Mas segundo a pesquisadora, o fenômeno não desapareceu completamente. Já no início do século XX, a franco-britânica Violet Paget manteve seus escritos – que iam desde livros sobre viagem e música até contos sobrenaturais, críticas de arte, ensaios sobre liberalismo e romances - sob o pseudônimo de Vernon Lee, talvez também para evitar comentários sobre sua homossexualidade.



Nos anos 1990, a escritora britânica J.K. Rowling escondeu seu primeiro nome, Joanne, por sugestão da empresa que publicou sua obra. Em entrevistas posteriores ao sucesso mundial de sua série de livros Harry Potter, ela disse ter sido convencida pelo seu editor a abreviar seus primeiros nomes. Sua assinatura mais ambígua facilitaria que os livros fossem lidos por meninos.



Para escapar das expectativas em torno de seu primeiro romance policial, Rowling também escolheu um pseudônimo masculino,

Robert Galbraith. Mas ela logo foi descoberta.


O livro havia vendido pouco, mas recebeu críticas tão positivas que levantou suspeitas de que não fosse um romance de estreia de um novo autor.
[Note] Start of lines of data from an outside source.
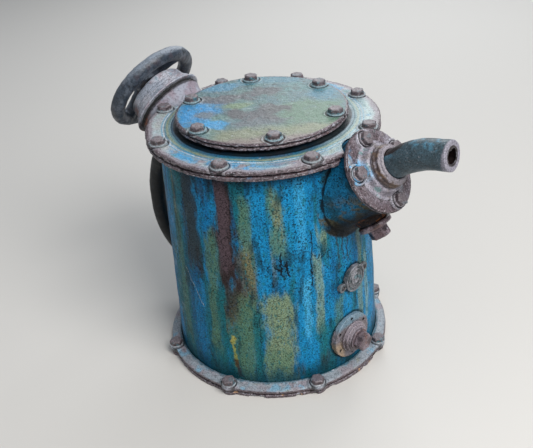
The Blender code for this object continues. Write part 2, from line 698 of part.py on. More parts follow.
def make_lid(parts, cutters):
    world = Matrix.Identity(4)
    places = circle_places(LID_BOLT_CIRCLE, LID_BOLT_START, LID_BOLTS)
    holes = rods("lid_holes", places, BOLT_SHANK + GAP, LID_FLANGE_BOTTOM - CUT_PAST,
                 LID_TOP + CUT_PAST, world, cutters)
    outline = [
        (0.0, LID_FLANGE_TOP), (LID_RADIUS, LID_FLANGE_TOP), (LID_RADIUS, LID_FLANGE_BOTTOM),
        (LID_SPIGOT_RADIUS, LID_FLANGE_BOTTOM), (LID_SPIGOT_RADIUS, LID_SPIGOT_BOTTOM),
        (LID_SPIGOT_INNER, LID_SPIGOT_BOTTOM), (LID_SPIGOT_INNER, LID_FLANGE_BOTTOM),
        (0.0, LID_FLANGE_BOTTOM),
    ]
    flange = turned("lid_flange", outline, world, parts, RUSTY_PAINT)
    turned("lid_gasket", ring_outline(LID_GASKET_RADIUS, LID_GASKET_INNER,
                                      LID_GASKET_BOTTOM, LID_GASKET_TOP),
           world, parts, RUBBER)
    cover = turned("lid_cover", rod_outline(LID_RADIUS, LID_COVER_BOTTOM, LID_TOP),
                   world, parts, RUSTY_PAINT)
    for plate in (flange, cover):
        boolean(plate, holes)
    length = LID_TOP + GAP - LID_FLANGE_BOTTOM
    mesh = bolt_mesh("lid_bolt", BOLT_FLATS, BOLT_HEAD, BOLT_SHANK, length, BOLT_WASHER, cutters)
    place_bolts("lid_bolt", mesh, places, LID_TOP + GAP, world, parts)


def make_outlet(parts, cutters):
    frame = branch_frame()
    places = outlet_bolt_places()
    holes = rods("outlet_holes", places, OUTLET_BOLT_SHANK + GAP, BRANCH_END,
                 OUTLET_FACE + CUT_PAST, frame, cutters)
    gasket = turned("outlet_gasket", ring_outline(BRANCH_END_RADIUS, BRANCH_END_BORE,
                                                  BRANCH_END + GAP, OUTLET_BACK - GAP),
                    frame, parts, RUBBER, sides=MEDIUM)
    boolean(gasket, holes)
    boss_top = OUTLET_FACE + OUTLET_BOSS_HEIGHT
    tube_hole = SPOUT_RADIUS + GAP
    outline = [
        (OUTLET_BOSS_TOP_RADIUS, boss_top), (OUTLET_BOSS_RADIUS, OUTLET_FACE),
        (OUTLET_FLANGE_RADIUS, OUTLET_FACE), (OUTLET_FLANGE_RADIUS, OUTLET_BACK),
        (tube_hole, OUTLET_BACK), (tube_hole, boss_top),
    ]
    flange = turned("outlet_flange", outline, frame, parts, IRON, sides=MEDIUM)
    boolean(flange, holes)
    collar_top = COLLAR_START + COLLAR_HEIGHT
    collar = [
        (COLLAR_TOP_RADIUS, collar_top), (COLLAR_RADIUS, COLLAR_START),
        (tube_hole, COLLAR_START), (tube_hole, collar_top + COLLAR_LIP_HEIGHT),
        (COLLAR_LIP_RADIUS, collar_top + COLLAR_LIP_HEIGHT), (COLLAR_LIP_RADIUS, collar_top),
    ]
    turned("spout_collar", collar, frame, parts, IRON, sides=MEDIUM)
    seat = OUTLET_FACE + GAP
    length = seat - BRANCH_END + OUTLET_BOLT_DEPTH - 2 * GAP
    mesh = bolt_mesh("outlet_bolt", OUTLET_BOLT_FLATS, OUTLET_BOLT_HEAD, OUTLET_BOLT_SHANK,
                     length, OUTLET_BOLT_WASHER, cutters)
    place_bolts("outlet_bolt", mesh, places, seat, frame, parts)

    world = Matrix.Identity(4)
    points = spout_points()
    tube = tube_mesh("spout_tube", points, SPOUT_RADIUS, SPOUT_ROUNDNESS, parts)
    smooth(tube)
    spout = add_object("spout_tube", tube, world, parts, SPOUT_PAINT)
    inside = tube_mesh("spout_bore", beyond_ends(points, CUT_PAST), SPOUT_BORE, PIPE_ROUNDNESS,
                       cutters)
    boolean(spout, add_object("spout_bore", inside, world, cutters))


def make_plug(name, flats, head_bottom, head_height, shank_end, frame, parts, cutters):
    """A plug with a wrench head; its shank runs down to shank_end."""
    head_top = head_bottom + head_height
    plug = hexagon(name, flats, head_bottom, head_top, frame, parts, IRON)
    shank = rod_outline(PLUG_SHANK, shank_end, head_bottom + PLUG_LAP)
    boolean(plug, turned(name + "_shank", shank, frame, cutters, sides=TURNING), "UNION")


def make_cleanout(parts, cutters):
    frame = cleanout_frame()
    start = CLEANOUT_BOSS_END + GAP
    end = start + CLEANOUT_COLLAR_THICKNESS
    turned("cleanout_washer", ring_outline(CLEANOUT_COLLAR_RADIUS, PLUG_HOLE, start, end),
           frame, parts, IRON, sides=MEDIUM)
    make_plug("cleanout_plug", CLEANOUT_FLATS, end + GAP, CLEANOUT_HEAD, CLEANOUT_SHANK_END,
              frame, parts, cutters)


def make_drain(parts, cutters):
    world = Matrix.Identity(4)
    frame = radial_frame(DRAIN_AZIMUTH, DRAIN_HEIGHT)
    outline = [
        (DRAIN_STEP_RADIUS, DRAIN_STEP_TOP), (DRAIN_STEP_RADIUS, DRAIN_COLLAR_TOP),
        (DRAIN_COLLAR_RADIUS, DRAIN_COLLAR_TOP), (DRAIN_COLLAR_RADIUS, DRAIN_FLANGE_FACE),
        (DRAIN_FLANGE_RADIUS, DRAIN_FLANGE_FACE), (DRAIN_FLANGE_RADIUS, DRAIN_FLANGE_BACK),
        (PLUG_HOLE, DRAIN_FLANGE_BACK), (PLUG_HOLE, DRAIN_STEP_TOP),
    ]
    flange = turned("drain_flange", outline, frame, parts, IRON, sides=MEDIUM)
    clear = turned("barrel_clear", barrel_outline(GAP, 0.0, CLEAR_TOP), world, cutters)
    boolean(flange, clear)
    screws = circle_places(DRAIN_SCREW_CIRCLE, DRAIN_SCREW_START, DRAIN_SCREW_COUNT)
    boolean(flange, rods("drain_screw_holes", screws, DRAIN_SCREW_HOLE, DRAIN_SCREW_FLOOR,
                         DRAIN_STEP_TOP, frame, cutters, SCREW_SIDES))
    washer_start = DRAIN_STEP_TOP + GAP
    washer_end = washer_start + DRAIN_WASHER_THICKNESS
    turned("drain_washer", ring_outline(DRAIN_WASHER_RADIUS, PLUG_HOLE, washer_start, washer_end),
           frame, parts, RUBBER, sides=BORE_SIDES)
    make_plug("drain_plug", DRAIN_FLATS, washer_end + GAP, DRAIN_HEAD, DRAIN_SHANK_END,
              frame, parts, cutters)
    return clear


def make_badge(parts, cutters, barrel_clear):
    tilt = Matrix.Rotation(radians(BADGE_TILT), 4, "Z")
    frame = radial_frame(BADGE_AZIMUTH, BADGE_HEIGHT) @ tilt
    outline = [
        (0.0, BADGE_FACE), (BADGE_RADIUS, BADGE_FACE), (BADGE_RADIUS, BADGE_BACK),
        (0.0, BADGE_BACK),
    ]
    badge = turned("badge_plate", outline, frame, parts, IRON, sides=MEDIUM)
    ears = [(-BADGE_EAR_OFFSET, 0.0), (BADGE_EAR_OFFSET, 0.0)]
    boolean(badge, rods("badge_ears", ears, BADGE_EAR_RADIUS, BADGE_BACK, BADGE_EAR_FACE,
                        frame, cutters, TURNING), "UNION")
    boolean(badge, barrel_clear)
    boolean(badge, rods("badge_holes", ears, RIVET_SHANK + GAP, BADGE_BACK - WALL, WALL,
                        frame, cutters))
    rivet = [
        (0.0, RIVET_HEAD), (RIVET_RADIUS * 0.7, RIVET_HEAD * 0.75), (RIVET_RADIUS, 0.0),
        (RIVET_SHANK, 0.0), (RIVET_SHANK, -RIVET_SHANK_LENGTH), (0.0, -RIVET_SHANK_LENGTH),
    ]
    for number, (x, y) in enumerate(ears, start=1):
        spot = frame @ Matrix.Translation((x, y, BADGE_EAR_FACE + GAP))
        turned(f"badge_rivet_{number}", rivet, spot, parts, IRON, sides=SMALL)


def make_valve_body(parts, cutters):
    """The pieces of the valve that stay still."""
    frame = valve_frame()
    turned("valve_seat", ring_outline(STUB_BORE - GAP, SEAT_BORE, SEAT_START,
                                      SEAT_START + SEAT_THICKNESS),
           frame, parts, BRASS, sides=MEDIUM)
    turned("valve_gasket", ring_outline(VALVE_GASKET_RADIUS, STUB_BORE, VALVE_GASKET_START,
                                        VALVE_GASKET_START + VALVE_GASKET_THICKNESS),
           frame, parts, RUBBER, sides=MEDIUM)
    lip = [
        (LIP_TOP_RADIUS, LIP_END), (LIP_RADIUS, LIP_START + LIP_EDGE), (LIP_RADIUS, LIP_START),
        (STUB_BORE, LIP_START), (STUB_BORE, LIP_END),
    ]
    turned("valve_lip", lip, frame, parts, IRON, sides=MEDIUM)
    bore = PACKING_RADIUS + GAP
    stem_hole = STEM_RADIUS + GAP
    cap_bottom = BONNET_TOP - BONNET_CAP
    packing_seat = cap_bottom + PACKING_FLOOR
    skirt = STUB_BORE - BONNET_SKIRT
    bonnet = [
        (BONNET_TOP_RADIUS, BONNET_TOP), (BONNET_RADIUS, BONNET_START), (skirt, BONNET_START),
        (skirt, cap_bottom), (stem_hole, cap_bottom), (stem_hole, packing_seat),
        (bore, packing_seat), (bore, BONNET_TOP),
    ]
    turned("valve_bonnet", bonnet, frame, parts, IRON, sides=MEDIUM)
    turned("valve_packing", ring_outline(PACKING_RADIUS, stem_hole, packing_seat + GAP,
                                         BONNET_TOP - GAP),
           frame, parts, RUBBER, sides=TURNING)
    gland = hexagon("gland_nut", GLAND_FLATS, GLAND_START, GLAND_TOP, frame, parts, BRASS)
    boolean(gland, rods("gland_bore", [(0.0, 0.0)], stem_hole, GLAND_START - CUT_PAST,
                        GLAND_TOP + CUT_PAST, frame, cutters, TURNING))


def make_valve_stem(parts):
    frame = valve_frame()
    disc_top = DISC_START + DISC_THICKNESS
    stem_hole = STEM_RADIUS + GAP
    disc = [
        (DISC_RADIUS - DISC_CHAMFER, disc_top), (DISC_RADIUS, disc_top - DISC_CHAMFER),
        (DISC_RADIUS, DISC_START), (stem_hole, DISC_START), (stem_hole, disc_top),
    ]
    turned("valve_disc", disc, frame, parts, BRASS, sides=MEDIUM)
    turned("valve_stem", rod_outline(STEM_RADIUS, DISC_START + GAP, STEM_END), frame, parts,
           STEEL, sides=TURNING)


def make_handwheel(parts, cutters):
    """Rim, spokes and hub in one casting, with its nut."""
    frame = valve_frame()
    outline = []
    for k in range(SMALL):
        angle = -2.0 * pi * k / SMALL
        outline.append((WHEEL_RADIUS + WHEEL_TUBE * cos(angle),
                        WHEEL_STATION + WHEEL_TUBE * sin(angle)))
    wheel = turned("handwheel", outline, frame, parts, DARK_IRON, sides=MEDIUM)
    hub = turned("hub_solid", rod_outline(HUB_RADIUS, HUB_BOTTOM, HUB_TOP), off_seam(frame),
                 cutters, sides=MEDIUM)
    hub_middle = (HUB_BOTTOM + HUB_TOP) / 2
    for number in range(WHEEL_SPOKES):
        angle = radians(WHEEL_SPOKE_START + 360.0 * number / WHEEL_SPOKES)
        outward = Vector((cos(angle), sin(angle), 0.0))
        inner = outward * HUB_RADIUS / 2 + Vector((0.0, 0.0, hub_middle))
        outer = outward * WHEEL_RADIUS + Vector((0.0, 0.0, WHEEL_STATION))
        spoke_frame = frame @ axis_frame(inner, outer - inner, outward.cross(Vector((0, 0, 1))))
        length = (outer - inner).length
        spoke = turned(f"spoke_solid_{number}", rod_outline(WHEEL_SPOKE_RADIUS, 0.0, length),
                       spoke_frame, cutters, sides=SMALL)
        boolean(wheel, spoke, "UNION")
    boolean(wheel, hub, "UNION")
    stem_room = rods("wheel_bore", [(0.0, 0.0)], STEM_RADIUS + GAP, HUB_BOTTOM - CUT_PAST,
                     HUB_TOP + WHEEL_NUT_HEIGHT + CUT_PAST, frame, cutters, TURNING)
    boolean(wheel, stem_room)
    nut_start = HUB_TOP + GAP
    nut = hexagon("wheel_nut", WHEEL_NUT_FLATS, nut_start, nut_start + WHEEL_NUT_HEIGHT,
                  frame, parts, IRON)
    boolean(nut, stem_room)


def make_bypass_pipe(parts, cutters):
    world = Matrix.Identity(4)
    points = pipe_points()
    mesh = tube_mesh("bypass_pipe", points, PIPE_RADIUS, PIPE_ROUNDNESS, parts)
    smooth(mesh)
    pipe = add_object("bypass_pipe", mesh, world, parts, DARK_IRON)
    inside = tube_mesh("pipe_bore", beyond_ends(points, CUT_PAST), PIPE_BORE, PIPE_ROUNDNESS,
                       cutters)
    boolean(pipe, add_object("pipe_bore", inside, world, cutters))


def main():
    clear_scene()
    parts, cutters = make_collections()
    make_body_shell(parts, cutters)
    make_base(parts, cutters)
    make_head(parts, cutters)
    make_lid(parts, cutters)
    make_outlet(parts, cutters)
    make_cleanout(parts, cutters)
    barrel_clear = make_drain(parts, cutters)
    make_badge(parts, cutters, barrel_clear)
    make_valve_body(parts, cutters)
    make_valve_stem(parts)
    make_handwheel(parts, cutters)
    make_bypass_pipe(parts, cutters)


main()
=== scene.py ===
"""Looks of the hand well pump: worn, salt-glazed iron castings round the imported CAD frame.

Metres, +Z up, +X to the spout. Round pieces are turned from outlines with real dents,
chips and grooves; cast pieces are fused into one soft skin. Every colour is made by nodes.
"""

from math import ceil, cos, pi, radians, sin

import bmesh
import bpy
import numpy as np
from mathutils import Matrix, Vector


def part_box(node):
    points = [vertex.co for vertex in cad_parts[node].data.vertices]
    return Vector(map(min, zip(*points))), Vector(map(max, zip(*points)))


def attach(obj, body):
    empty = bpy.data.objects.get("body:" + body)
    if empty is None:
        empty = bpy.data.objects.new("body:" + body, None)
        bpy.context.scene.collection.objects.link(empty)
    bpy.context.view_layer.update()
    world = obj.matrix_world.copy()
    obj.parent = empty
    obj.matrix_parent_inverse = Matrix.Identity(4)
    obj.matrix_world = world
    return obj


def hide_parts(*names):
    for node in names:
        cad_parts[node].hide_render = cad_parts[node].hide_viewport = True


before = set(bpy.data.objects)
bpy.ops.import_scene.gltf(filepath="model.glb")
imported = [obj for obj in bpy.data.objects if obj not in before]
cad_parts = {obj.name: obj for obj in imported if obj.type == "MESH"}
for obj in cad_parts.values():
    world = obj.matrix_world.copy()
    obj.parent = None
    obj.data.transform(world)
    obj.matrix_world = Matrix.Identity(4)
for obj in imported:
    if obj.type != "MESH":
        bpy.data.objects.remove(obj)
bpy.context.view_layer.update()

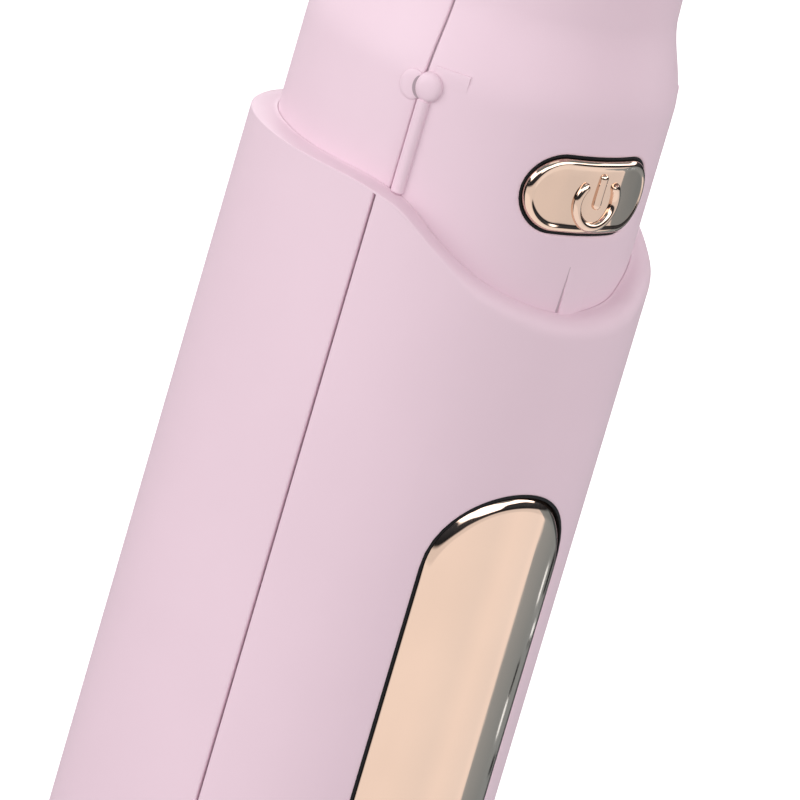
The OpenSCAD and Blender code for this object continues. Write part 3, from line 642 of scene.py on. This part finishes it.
pad("inlay", inlay_guide, inlay_point,
    [(0.32, R0 - 0.75), (0.32, R0 - 0.60)] + eased_roll(0.32, 0.62, R0 + INLAY_PROUD, 50, 1.42),
    R0 + INLAY_PROUD, gold, "handle_body", (0.985, 0.95, 0.9, 0.8, 0.65, 0.5, 0.35, 0.2, 0.1, 0.0),
    ("inlay_panel",), widen=arch_width)
# Near-black band deep in the gap round the inlay: painted shade of the gap.
pad("inlay_gap_shade", inlay_guide, inlay_point,
    [(-0.01, R0 - 0.78), (-0.01, R0 - 0.10), (0.30, R0 - 0.10), (0.30, R0 - 0.78)],
    R0 - 0.78, painted_gap_shade, "handle_body", (0.5, 0.0))

# ---------------------------------------------------------------- collar
def collar_shell(name, start, end, node, window):
    per = math.degrees(1 / COLLAR_R)
    skin = Skin(collar_outer, lambda z: collar_outer(z) - COLLAR_WALL)
    z_low, z_high = 111.2, 122.4
    if window:
        g = -0.08
        t_edge = math.degrees(math.asin(9.8 / COLLAR_R))
        steps = [(0.4, g - 0.45, 0.0), (0.75, g - 0.45, 0.0), (None, g - 0.45, 0.0), (None, g - 0.26, -0.01),
                 (None, g - 0.14, -0.04), (None, g - 0.06, -0.10), (None, g - 0.01, -0.19), (None, g, -0.32),
                 (None, g - 0.30, -0.50)]
        holes = [(0, -t_edge, t_edge, z_low, z_high, button_point, steps)]
    else:
        near, far = (math.degrees(math.asin(u / collar_outer(SCREW_Z))) for u in (1.0, 5.0))
        holes = [(90, 90 - far, 90 + near, SCREW_Z - 3, SCREW_Z + 3,
                  hole_outline(SCREW_Y, SCREW_Z, SCREW_R), HOLE_EDGE),
                 (270, 270 - near, 270 + far, SCREW_Z - 3, SCREW_Z + 3,
                  hole_outline(-SCREW_Y, SCREW_Z, SCREW_R), HOLE_EDGE)]
    thetas = shell_columns(start, end, 2.5, COLLAR_R, [edge for hole in holes for edge in hole[1:3]])
    zs = lines([(COLLAR_Z0, z_low, 2.2), (z_low, z_high, 1.0), (z_high, SHOULDER_Z, 0.8),
                (SHOULDER_Z, SHOULDER_Z + SHOULDER_H, 0.4), (SHOULDER_Z + SHOULDER_H, SCREW_Z - 3, 2.4),
                (SCREW_Z - 3, SCREW_Z + 3, 0.5), (SCREW_Z + 3, NECK_TOP_Z - 0.4, 2.4),
                (NECK_TOP_Z - 0.4, NECK_TOP_Z, 0.1)])

    def relief(t, z):
        top = NECK_TOP_Z - z
        return edge_drop(min(t - start, end - t) / per) + (edge_drop(top) if top < 0.34 else 0.0)

    table = skin.grid(thetas, lambda t: zs, relief, in_holes(holes))
    for hole in holes:
        cut_hole(skin, table, thetas, zs, hole)
    verts, faces = skin.close()
    return make(name, verts, faces, pink, replaces=(node,))


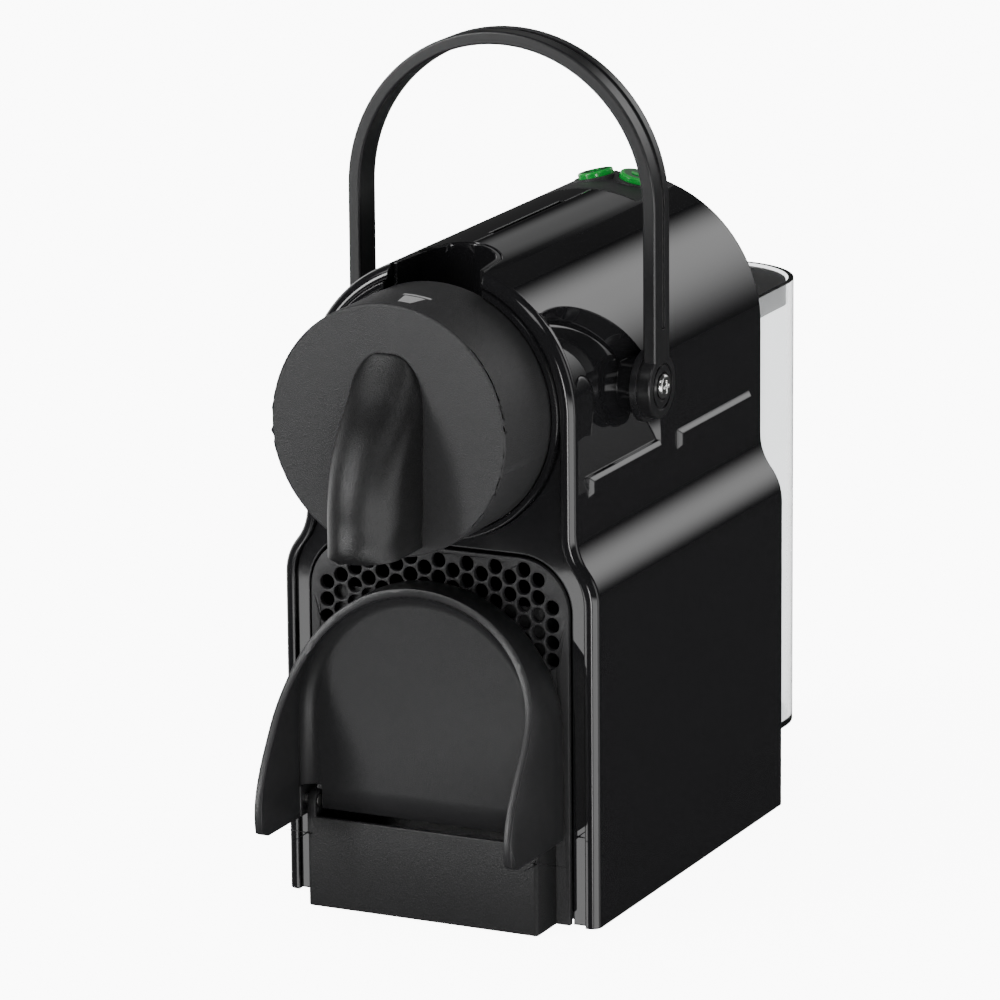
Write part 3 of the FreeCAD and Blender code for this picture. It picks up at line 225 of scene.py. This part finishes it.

Após a revelação, uma primeira edição assinada da obra chegou a ser vendida por mais de R$ 13 mil.


Homens x mulheres

O fenômeno da segmentação de mercado entre "literatura para mulheres" e "literatura para homens" também é algo recente e contribui para que escritoras que querem ultrapassar a expectativa de público para seus livros mudem seus nomes, como no caso de J.K. Rowling e Harry Potter.


Sandra Vasconcelos, professora de Inglês e literatura comparada da Universidade de São Paulo (USP), lembra que os homens também liam romances de ficção. Grande parte dos comentários sobre os romances feitos nos jornais era feito por homens. E alguns dos maiores romances com protagonistas mulheres são de escritores homens. Não havia essa diferença, todos liam tudo.


Para Sue Lanser, hoje, os editores interferem bastante na vida dos livros e dos autores tomando decisões que têm essa suposta segmentação de mercado como justificativa. Ela também concorda que o fenômeno é moderno.


"Agora existe uma dicotomia maior em termos de gênero e práticas de leitura. Desde que Jane Austen, por exemplo, se tornou popular, só nos últimos 20 anos é que os homens pararam de lê-la e não querem mais ter aulas sobre ela", afirma.


É absurdo que se considere, no século XXI, que histórias sobre mulheres, especialmente se têm algum tipo de história de amor no enredo, sejam automaticamente consideradas "literatura menor" e "só para mulheres".



Não podemos mudar a história

Mas se o projeto da HP diz ter a intenção de "reimprimir a história" dessas escritoras usando seus próprios nomes, a pesquisadora Sue Lanser alerta que é preciso tomar cuidado com a ideia.

"É uma boa ideia, mas é importante manter também os nomes com os quais elas publicaram suas obras originalmente. É uma forma de honrar a trajetória dessas mulheres."


Nem todas queriam apenas se proteger com o pseudônimo. Algumas estavam tentando habitar outras identidades. Talvez Mary Ann Evans ou Violet Paget se sentissem, de fato, George Eliot e Vernon Lee quando escreviam.

“Mesmo que algumas delas tivessem tentando se esconder, precisamos também mostrar o nosso passado, não podemos mudá-lo. Não dá para mudar a história e transformá-la em algo que gostaríamos que fosse”.